Farewell Spit

The Golden Bay coasts down in a rolling sandbank about 30 km long. It is called Farewell Spit. This nature reserve is open to walkers until a 4-km-frontier. Our travel guide gives a hint to guided tours and we booked one via Internet from Masterton for today. The tours are dependent on the time of tides, the difference of the water level between high and low tide is tremendous. All the inlets and a vast part of the bay itself totally fall dry in low tide. The weather forecast for today has been promising and is confirmed: Only some kilometres down the bay clouds are hovering in the mountains, the headland itself is bathing in the sunshine.

We spend the day with „Farewell Spit Nature Experience“, 20 minutes before the tour starts we reach the meeting point at the Old School Café in Pakawau. Besides us there are no other tourists. Normally they do not guide a tour for only two persons. We are lucky as a new driver has to be instructed and so two flys can be killed with one stone. Alan, the new driver, seems to have passed his retirement age for quite a while, nevertheless introduces himself as a rookie. The actual guide is called Marty who knows the area like the back of his hand. So the four of us start in a bus big enough to carry 20 people. From time to time we stop so Marty may explain certain things to Alan. In exchange it is OK when Gernot and I want to stop at a special place and deboard the bus.

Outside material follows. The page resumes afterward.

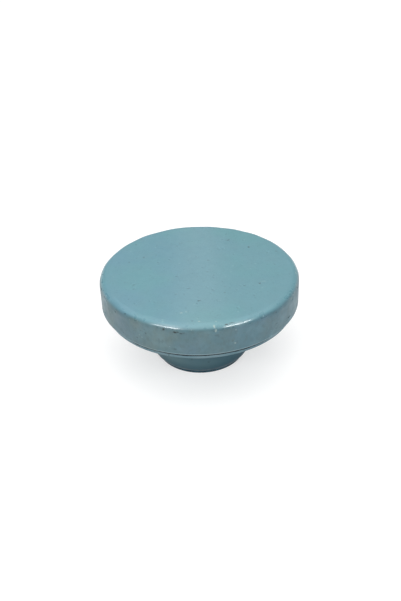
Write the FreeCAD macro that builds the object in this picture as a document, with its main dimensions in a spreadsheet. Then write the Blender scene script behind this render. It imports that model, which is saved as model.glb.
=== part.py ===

The tour lasts about six hours and offers an unforgettable experience. We reach the far most Northern spot of the South Island, learn a lot about the history of the area, of whale strandings, of the birds… At Fossil Point you normally always see some of the New Zealand Fur Seals and Marty takes us very close. The seals look very harmless and nice, you are tempted to play ball with them. As I carefully try to get closer to a drowsing male it hisses at me and shows its very impressive teeth.

Oyster Catcher sit on the the rocks and rant and rave as we come too close to their eggs. They just lay them somewhere in the sand, how are we supposed to know where there might be a clutch? One bird loses its temper, it starts a bomb dive at us, narrowly missing our heads.

The tour leads along the Northern edge of the headland until the very end. We see different kinds of Oyster Catchers and Cormorants, some kinds of seagulls and other beach runners and also seals. Today some dead sharks have been washed ashore, we can only guess wether they are victims of fishing boats or Orcas. On the far edge of Farewell Spit Gannets built themselves a colony but as they are currently breeding we can only watch them from the far. Some of the imposing birds fly above our heads to go fishing on the sea.

We take a break at the old lighthouse. Marty serves tea and coffee. Until the flare had been automatized people lived here indeed, the lighthouse keepers and their families. It is only a very long sandbank – to create somewhat friendly surroundings they brought an uncountable amount of large bags with top soil on horses. You can exactly see that spot from the other end of the bay, it’s the only place with trees and bushes.

On our way back we stop at a high dune to stump all the way up for a last stunning panorama. The way leads down on the steepest side of the dune and we do as Marty and Alan do, we just let the sand carry us down - „let your inner child out!“ We will never forget this day!

Why do the sandflies always bite me instead of Gernot?